═════ DATA EXTRACT
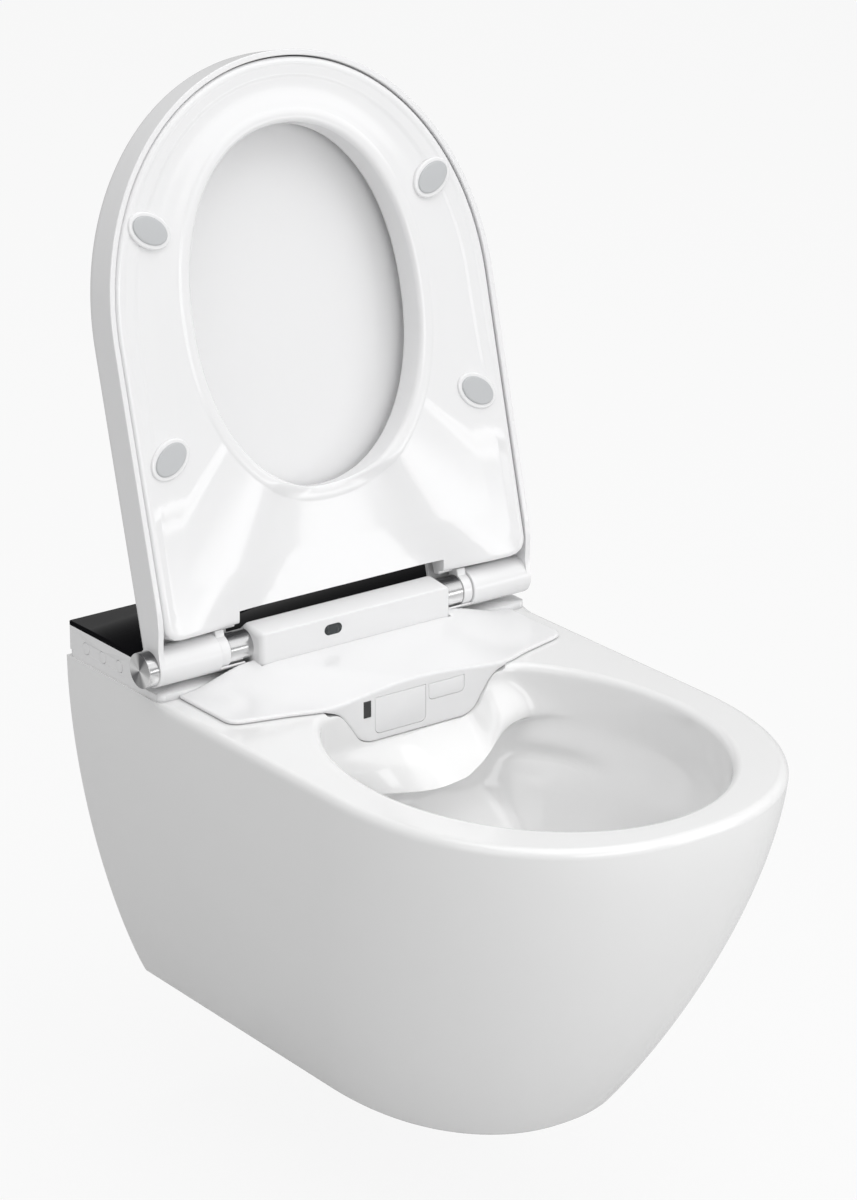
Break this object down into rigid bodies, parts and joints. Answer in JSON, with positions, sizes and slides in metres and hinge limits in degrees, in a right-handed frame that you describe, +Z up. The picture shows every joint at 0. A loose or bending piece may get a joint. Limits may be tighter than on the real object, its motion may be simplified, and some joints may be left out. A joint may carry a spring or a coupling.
{
  "type": "wall-hung smart toilet",
  "caption": "Wall-hung skirted toilet with a slim wash-and-dry unit, heated seat and wrap-over lid on one hinge line, seat and lid open.",
  "frame": {"origin": "midway between the two wall studs, on the wall plane", "axes": "+X to the user's right when facing the toilet, +Y into the wall, +Z up"},
  "size_m": [0.39, 0.5997, 0.8101],
  "materials": {
    "vitreous_china": "glazed, glossy white",
    "white_plastic": "glossy white",
    "seat_plastic": "satin white",
    "grey_plastic": "matte grey",
    "black_glass": "polished, opaque black",
    "dark_lens": "smoked, glossy",
    "chrome": "polished and turned",
    "steel": "turned",
    "brass": "machined",
    "grey_rubber": "soft, matte grey",
    "black_rubber": "matte black",
    "black_plastic": "matte black",
    "circuit_board": "green laminate",
    "heating_foil": "thin foil",
    "filter_foam": "open carbon foam"
  },
  "bodies": {
    "fixed": {"ceramic_deck": "vitreous_china", "ceramic_skirt": "vitreous_china", "ceramic_bowl": "vitreous_china", "waste_trap": "vitreous_china", "flush_duct": "vitreous_china", "wall_bosses": "vitreous_china", "flush_inlet_seal": "black_rubber", "wall_fixing_sleeves": "grey_plastic", "wall_fixing_nuts": "steel", "base_tray": "white_plastic", "housing_shell": "white_plastic", "glass_panel": "black_glass", "centre_housing": "white_plastic", "receiver_lens": "dark_lens", "front_cover": "white_plastic", "console_window": "dark_lens", "flap_pins": "steel", "wand_guide": "grey_plastic", "wand_motor": "steel", "distributor_valve": "grey_plastic", "inlet_valve": "grey_plastic", "water_inlet_fitting": "brass", "power_cable_gland": "black_plastic", "water_heater": "grey_plastic", "dryer_blower_housing": "black_plastic", "dryer_motor": "steel", "dryer_duct": "grey_plastic", "dryer_heater": "steel", "odour_filter": "filter_foam", "odour_fan_frame": "black_plastic", "control_board": "circuit_board", "power_supply": "black_plastic", "button_board": "circuit_board", "fixing_plugs": "black_rubber", "fixing_bolts": "steel", "left_hinge_axle": "steel", "right_hinge_axle": "steel", "left_hinge_sleeve": "chrome", "right_hinge_sleeve": "chrome", "seat_dampers": "black_plastic"},
    "lid": {"lid_shell": "white_plastic", "left_hinge_cap": "chrome", "right_hinge_cap": "chrome", "lid_dampers": "black_plastic", "lid_bumpers": "grey_rubber"},
    "seat": {"seat_top_shell": "seat_plastic", "seat_bottom_shell": "seat_plastic", "seat_heating_foil": "heating_foil", "seat_bumpers": "grey_rubber"},
    "wand": {"wash_wand": "white_plastic", "nozzle_tip": "grey_plastic"},
    "wand_pinion": {"wand_pinion": "black_plastic"},
    "nozzle_flap": {"nozzle_flap": "white_plastic"},
    "dryer_flap": {"dryer_flap": "white_plastic"},
    "power_button": {"power_button": "white_plastic"},
    "wash_button": {"wash_button": "white_plastic"},
    "dry_button": {"dry_button": "white_plastic"},
    "dryer_impeller": {"dryer_impeller": "black_plastic"},
    "odour_fan": {"odour_fan_impeller": "black_plastic"}
  },
  "joints": [
    {"name": "lid_hinge", "type": "hinge", "parent": "fixed", "child": "lid", "pos_m": [0, -0.129, 0.128], "axis": [1, 0, 0], "range_deg": [0, 104.2]},
    {"name": "seat_hinge", "type": "hinge", "parent": "lid", "child": "seat", "pos_m": [0, -0.129, 0.128], "axis": [-1, 0, 0], "range_deg": [-104.2, 0]},
    {"name": "wand_slide", "type": "slide", "parent": "fixed", "child": "wand", "axis": [0, -0.9848, -0.1736], "range_m": [0, 0.11]},
    {"name": "nozzle_flap_hinge", "type": "hinge", "parent": "fixed", "child": "nozzle_flap", "pos_m": [-0.0175, -0.2364, 0.1004], "axis": [-1, 0, 0], "range_deg": [0, 90.5]},
    {"name": "wand_pinion_turn", "type": "hinge", "parent": "fixed", "child": "wand_pinion", "pos_m": [-0.0033, -0.12014, 0.09878], "axis": [0, -0.1736, 0.9848], "range_deg": [0, 901]},
    {"name": "dryer_flap_hinge", "type": "hinge", "parent": "fixed", "child": "dryer_flap", "pos_m": [0.0295, -0.2364, 0.0999], "axis": [-1, 0, 0], "range_deg": [0, 60]},
    {"name": "dryer_impeller_turn", "type": "hinge", "parent": "fixed", "child": "dryer_impeller", "pos_m": [0.088, -0.16, 0.08], "axis": [0, 0, 1], "continuous": true},
    {"name": "odour_fan_turn", "type": "hinge", "parent": "fixed", "child": "odour_fan", "pos_m": [-0.101, -0.1785, 0.08], "axis": [0, 1, 0], "continuous": true},
    {"name": "power_button_press", "type": "slide", "parent": "fixed", "child": "power_button", "axis": [1, 0, 0], "range_m": [0, 0.0008], "stiffness_N_per_m": 900},
    {"name": "wash_button_press", "type": "slide", "parent": "fixed", "child": "wash_button", "axis": [1, 0, 0], "range_m": [0, 0.0008], "stiffness_N_per_m": 900},
    {"name": "dry_button_press", "type": "slide", "parent": "fixed", "child": "dry_button", "axis": [1, 0, 0], "range_m": [0, 0.0008], "stiffness_N_per_m": 900}
  ],
  "couplings": [
    {"joint": "nozzle_flap_hinge", "follows": "wand_slide", "rad_per_m": 14.2},
    {"joint": "wand_pinion_turn", "follows": "wand_slide", "rad_per_m": 142.86}
  ]
}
══════════
AIM OF THE EXERCISE:
Read the data above and pull out each line that holds the string "bodies".

SOLUTION TO THIS EXERCISE:
Break this object down into rigid bodies, parts and joints. Answer in JSON, with positions, sizes and slides in metres and hinge limits in degrees, in a right-handed frame that you describe, +Z up. The picture shows every joint at 0. A loose or bending piece may get a joint. Limits may be tighter than on the real object, its motion may be simplified, and some joints may be left out. A joint may carry a spring or a coupling.
  "bodies": {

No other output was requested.